The Origin of Christmas Carols
Also, around this time, English author Charles Dickens created the classic holiday tale, A Christmas Carol. The story’s message of charity and good will towards all humankind-struck a powerful chord in the United States and England and showed members of Victorian society the benefits of celebrating the holiday.
The family was also becoming less disciplined and more sensitive to the emotional needs of children during the early 1800s. Christmas provided families with a day when they could lavish gifts on their children without appearing to spoil them.
As Americans began to embrace Christmas as a family holiday, where traditional customs were celebrated. People looked toward recent immigrants and Catholic and Episcopalian churches to see how the day should be celebrated. In the next 100 years, Americans built a Christmas tradition all their own that included pieces of many other customs, including decorating trees, sending holiday cards and gift giving.
Although most families quickly bought into the idea that they were celebrating Christmas how it had been done for centuries, Americans had really re-invented a holiday to fill the cultural needs of a growing nation.
The Origin of Santa Claus
The legend of Santa Claus can be traced back to a monk named St. Nicholas who was born in Turkey around 280 A.D. St. Nicholas gave away all his inherited wealth and traveled the countryside helping the poor and sick, becoming known as the protector of children and sailors.

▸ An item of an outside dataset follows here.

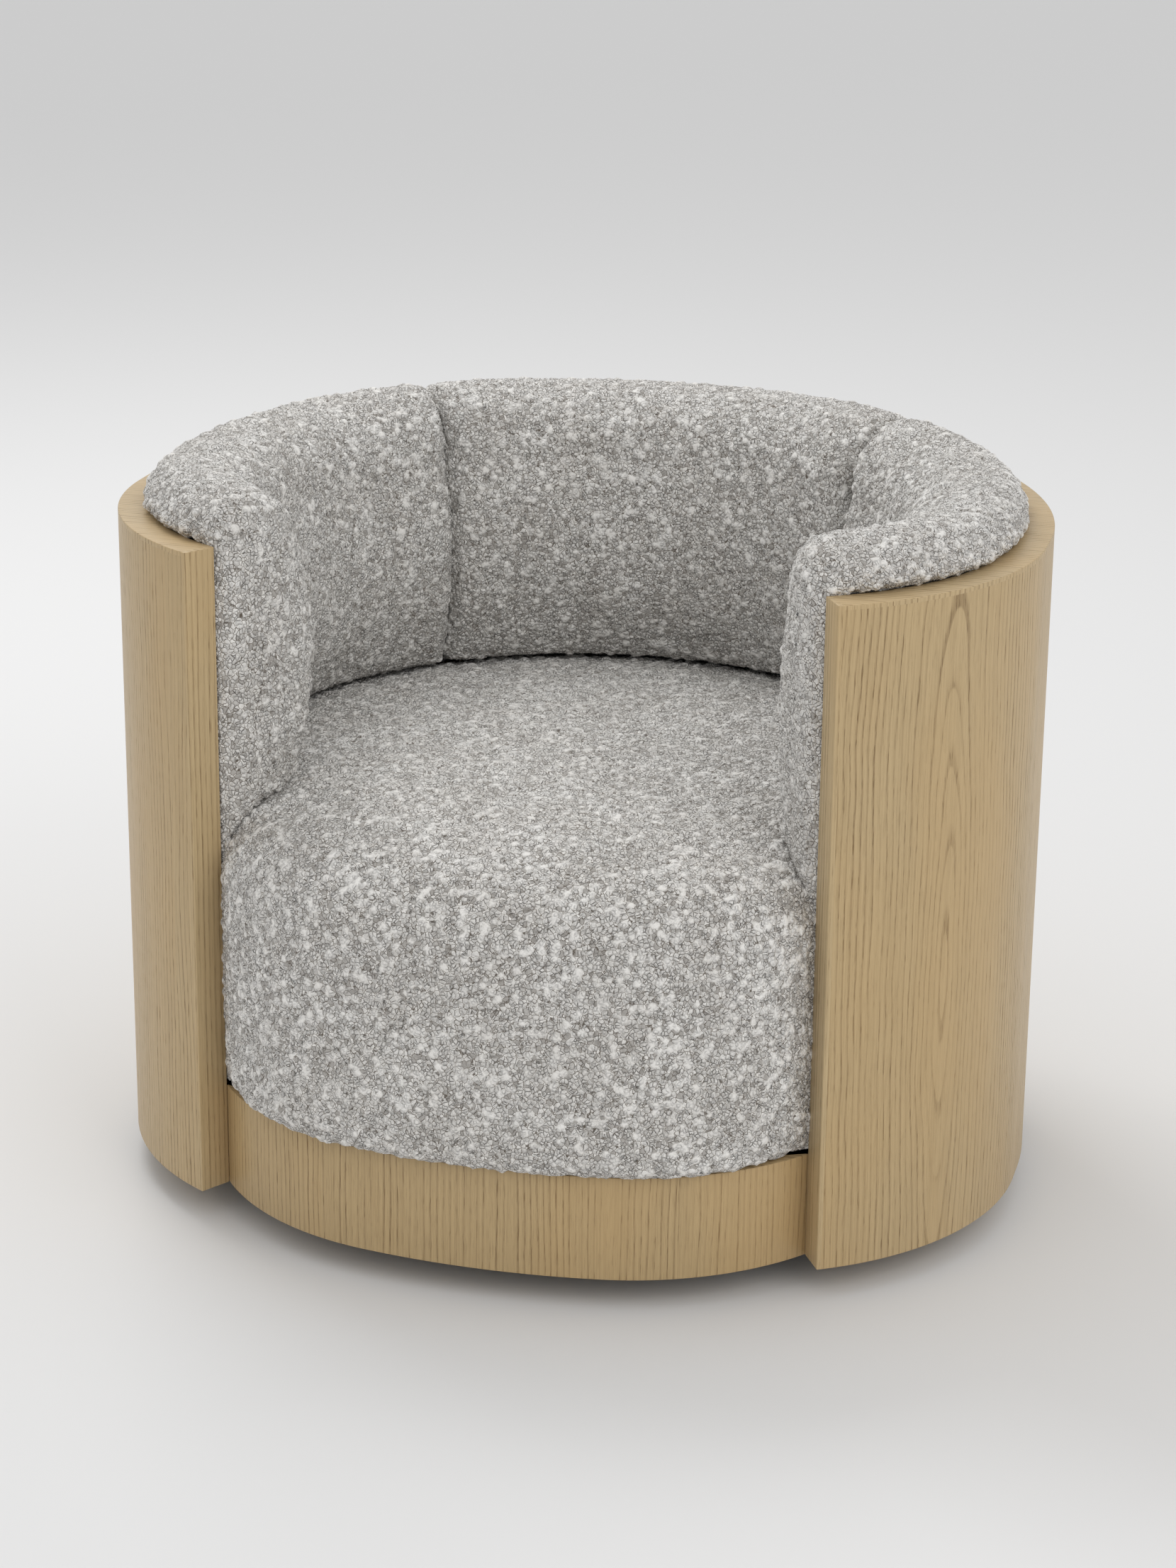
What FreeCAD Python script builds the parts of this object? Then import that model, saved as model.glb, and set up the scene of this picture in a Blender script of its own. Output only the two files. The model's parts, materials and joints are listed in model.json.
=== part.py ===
"""Tub chair on a hidden swivel base.

The frame: +Z up, floor at z = 0, the sitter faces -Y, the swivel axis is the Z axis. Millimetres and degrees.
A C of bent oak-veneered wall stands round one deep upholstered seat and three back pads. The wall's plan is
a half circle at the back, a short straight run on each side and a tighter arc at each front end.
Left and right in the names are as seen from the front, so left is -X and the sitter's right hand.
"""
import FreeCAD, Part
import Sketcher
import math
import os
import re

# Driving dimensions: alias, value, meaning
SIZES = [
    ("outer_radius", 400.0, "radius of the wall's outer face round the back"),
    ("side_run", 24.0, "straight length of each side, between the back and front arcs"),
    ("front_radius", 260.0, "radius of the wall's outer face at each front end"),
    ("front_sweep", 59.0, "angle that each front arc turns through"),
    ("wall", 30.0, "thickness of the wall"),
    ("wall_height", 570.0, "height of the wall with its rim lipping"),
    ("rim_lip", 4.0, "thickness of the solid oak rim lipping"),
    ("end_lip", 4.0, "thickness of the solid oak lipping on each front end"),
    ("float_gap", 28.0, "clear height under the wall"),
    ("plinth_reach", 325.0, "front of the plinth, ahead of the back arc's centre"),
    ("plinth_height", 92.0, "height of the front plinth"),
    ("plinth_thick", 18.0, "thickness of the front plinth"),
    ("bow_radius", 620.0, "radius of the plinth's shallow front bow"),
    ("corner_radius", 238.0, "radius of the plinth's tighter bends beside the wall ends"),
    ("seat_overhang", 15.0, "how far the seat's front stands ahead of the plinth"),
    ("seat_corner_radius", 190.0, "radius of the seat's upright corners beside the wall ends"),
    ("seat_height", 378.0, "top of the seat's crown above the floor"),
    ("seat_edge_drop", 78.0, "height that the seat's rounded top edge takes"),
    ("seat_skin", 35.0, "thickness of the seat's padding over its frame"),
    ("seat_crown_inset", 112.0, "distance from the seat's outline to the end of its rounded top edge"),
    ("seat_dome", 8.0, "rise of the seat's dome inside its rounded edge"),
    ("seat_foot_round", 24.0, "height that the seat's rounded lower edge takes"),
    ("seat_foot_inset", 13.0, "how far the seat's lower edge draws in"),
    ("seat_top_skin", 40.0, "thickness of the seat's padding over its foam block"),
    ("pad_back_gap", 14.0, "space between the wall and a pad's back, for clips and board"),
    ("pad_full", 108.0, "distance from the wall to a pad's fullest point"),
    ("pad_foot", 80.0, "distance from the wall to a pad's inner face at the seat"),
    ("pad_rise", 39.0, "height of a pad's crest above the rim"),
    ("pad_overhang", 9.0, "how far a pad's shoulder reaches out over the rim"),
    ("rim_shadow", 3.0, "gap between a pad's shoulder and the rim"),
    ("shoulder_rise", 6.0, "height from a pad's underside over the rim to its shoulder's edge"),
    ("pad_bottom", 300.0, "lowest level of the pads, before the seat shapes them"),
    ("seam_angle", 41.0, "angle of each seam between pads, from straight back"),
    ("seam_gap", 1.2, "gap between neighbouring pads"),
    ("nose_round", 58.0, "how far a side pad's front end draws in"),
    ("seam_round", 20.0, "how far a pad draws in at its seams"),
    ("nose_reach", 5.0, "how far a side pad's nose stands ahead of the wall's end"),
    ("soft_gap", 0.8, "clearance between the seat, the pads and the wall"),
    ("board_thick", 8.0, "thickness of the curved backing boards"),
    ("board_bottom", 392.0, "lower edge of the backing boards above the floor"),
    ("board_rim_gap", 24.0, "distance from the boards' upper edge to the rim"),
    ("board_margin", 1.5, "angle between a backing board's end and its pad's seam"),
    ("board_end_angle", 11.0, "angle between a side board's end and the wall's end"),
    ("clip_sweep", 5.0, "angle that a pad clip takes round the wall"),
    ("clip_height", 44.0, "height of a pad clip"),
    ("clip_edge", 26.0, "distance from a clip to the board's upper or lower edge"),
    ("fit_gap", 0.3, "clearance between assembled parts"),
    ("base_board_thick", 18.0, "thickness of the base board"),
    ("disc_radius", 230.0, "radius of the steel floor disc"),
    ("disc_thick", 8.0, "thickness of the steel floor disc"),
    ("disc_chamfer", 2.0, "chamfer round the floor disc"),
    ("tap_skin", 1.0, "metal left under the disc's tapped holes"),
    ("screw_tip_gap", 1.0, "clearance at the tip of a screw"),
    ("glide_height", 4.0, "height of each floor glide"),
    ("glide_radius", 15.0, "radius of each floor glide"),
    ("glide_circle", 205.0, "radius of the circle of glides"),
    ("ball_diameter", 8.0, "diameter of the bearing balls"),
    ("ball_circle", 130.0, "radius of the circle of balls"),
    ("race_thick", 7.0, "thickness of each bearing race"),
    ("race_outer", 142.0, "outer radius of the races"),
    ("race_inner", 104.0, "inner radius of the races"),
    ("groove_depth", 2.5, "depth of the ball groove in each race"),
    ("cage_thick", 1.8, "thickness of the ball cage"),
    ("cage_half_width", 9.0, "half the width of the ball cage"),
    ("race_screw_circle", 112.0, "radius of the circle of race screws"),
    ("race_screw_radius", 2.5, "shank radius of the race screws"),
    ("race_head_radius", 4.6, "head radius of the race screws"),
    ("race_head_height", 2.8, "head height of the race screws"),
    ("plate_thick", 4.0, "thickness of the swivel plate"),
    ("plate_radius", 165.0, "radius of the swivel plate"),
    ("plate_bolt_circle", 152.0, "radius of the circle of plate bolts"),
    ("plate_bolt_radius", 3.0, "shank radius of the plate bolts"),
    ("plate_head_radius", 5.5, "head radius of the plate bolts"),
    ("plate_head_height", 3.3, "head height of the plate bolts"),
    ("tee_barrel", 4.2, "barrel radius of the tee nuts"),
    ("tee_flange", 9.5, "flange radius of the tee nuts"),
    ("tee_flange_thick", 1.5, "flange thickness of the tee nuts"),
    ("tee_recess", 2.0, "distance from the board's lower face to the tee nuts' barrels"),
    ("pin_radius", 10.0, "radius of the king pin"),
    ("pin_running_gap", 0.05, "radial clearance of the king pin in its bush"),
    ("pin_head_radius", 17.0, "radius of the king pin's head"),
    ("pin_head_height", 3.2, "height of the king pin's head, let into the disc"),
    ("pin_end", 2.0, "how far the king pin stands above its nut"),
    ("bush_wall", 3.0, "wall thickness of the flanged bush"),
    ("bush_flange", 18.0, "flange radius of the bush"),
    ("bush_flange_thick", 2.0, "flange thickness of the bush"),
    ("washer_radius", 17.0, "radius of the thrust washer"),
    ("washer_thick", 2.0, "thickness of the thrust washer"),
    ("nut_corner", 14.85, "distance from the lock nut's centre to its corners"),
    ("nut_height", 9.0, "height of the lock nut"),
    ("board_bore", 30.0, "radius of the base board's centre hole"),
    ("cover_thick", 1.0, "thickness of the dust cover"),
    ("cover_inset", 12.0, "distance from the base board's edge to the dust cover's"),
    ("rail_thick", 18.0, "thickness of the seat frame's boards"),
    ("rail_top", 258.0, "top of the seat frame above the floor"),
    ("rail_half_span", 205.0, "half the width over the seat frame's side rails"),
    ("rail_back", 170.0, "back of the seat frame, behind the swivel axis"),
    ("block_size", 34.0, "side of the corner blocks"),
    ("block_back", 174.0, "back of the front corner blocks, ahead of the back arc's centre"),
    ("strap_pitch", 79.5, "distance between the lengthways straps"),
    ("cross_strap_front", 196.5, "front of the first crossways strap, ahead of the back arc's centre"),
    ("webbing_width", 60.0, "width of each webbing strap"),
    ("webbing_thick", 1.6, "thickness of each webbing strap"),
    ("foam_inset", 46.0, "distance from the seat's outline to the foam block"),
    ("bracket_leg", 36.0, "length of an angle bracket's legs"),
    ("bracket_width", 26.0, "width of an angle bracket"),
    ("bracket_thick", 3.0, "thickness of an angle bracket"),
    ("bracket_hole", 21.6, "distance from an angle bracket's corner to its screws"),
    ("bracket_screw", 2.2, "shank radius of the bracket screws"),
    ("bracket_head", 4.2, "head radius of the bracket screws"),
    ("bracket_head_height", 2.2, "head height of the bracket screws"),
    ("screw_bite", 12.0, "depth that a bracket screw goes into the wood"),
]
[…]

In 1822, Episcopal minister Clement Clarke Moore wrote a Christmas poem called “An Account of a Visit from St. Nicholas,” more popularly known today by its first line: “T’was The Night Before Christmas.” The poem depicted Santa Claus as a jolly man who flies from home to home on a sled driven by reindeer to deliver toys.
The iconic version of Santa Claus as a jolly man in red with a white beard and a sack of toys was commemorated in 1881, when a political cartoonist named Thomas Nast drew on Clark Moore’s poem, creating the image of Santa Clause as we know him today.